Fiorina narrowed her eyes. “I think women all over this country heard very clearly what Mr. Trump said,” she told Tapper. And then she went silent.

The crowd roared. In the press tent, fingers began furiously clacking on keyboards.
Trump tried to recover. “I think she’s got a beautiful face,” he sputtered, further proving Fiorina’s point. “And I think she’s a beautiful woman.” But that was that.

“Carly just won this thing,” I heard someone say.

“That was the line of the night,” someone else replied.

When covering presidential debates — especially West Coast debates — reporters work under very tight deadlines. Editors back East want to go to bed. And so reporters tend to seize on a new narrative the second it presents itself — especially if it presents itself near the beginning of the evening.

The tweets went out. The Donald was old news.

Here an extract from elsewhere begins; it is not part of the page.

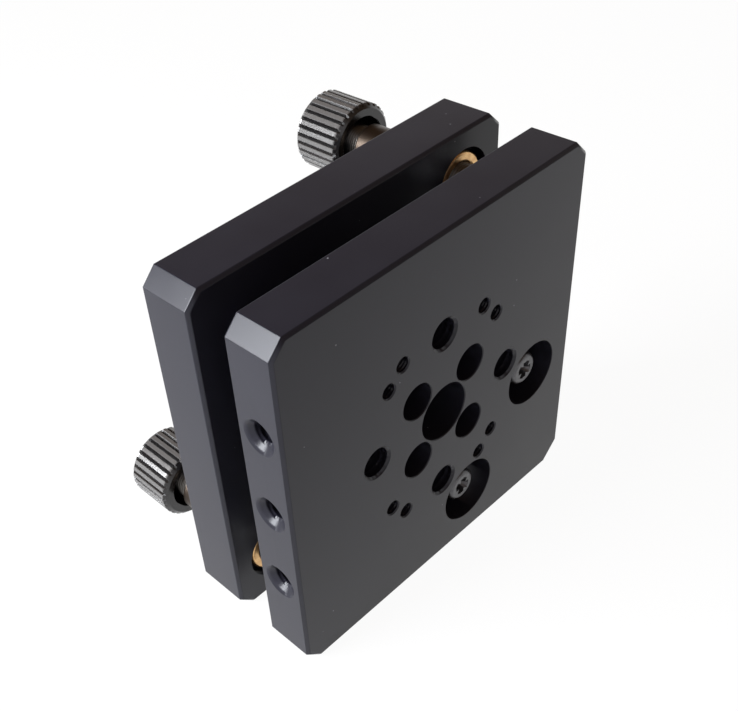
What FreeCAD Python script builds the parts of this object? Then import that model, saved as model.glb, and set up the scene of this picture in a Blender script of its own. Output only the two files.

Fiorina had clawed her way into the big show — and then she had trumped Trump.

In the spin room after the show, the rest of the candidates’ crews gamely did their duty.

“Even when Scott Walker wasn’t talking,” his senior advisor Robert O’Brien said, “his ideas were dominating the debate.”

“Some candidates, the more you see them, the more you like them,” said Mike Huckabee rep Tim Griffin. “Huckabee is that kind of candidate.”

“I think he did good,” said former Rep. Trent Lott, who had come to California on behalf of Ohio Gov. John Kasich. “He was the adult in the debate.”

Eventually, the candidates themselves began to filter in, and the usual scrums formed around them.

But Carly Fiorina didn’t even bother to show up. She’d already had her say.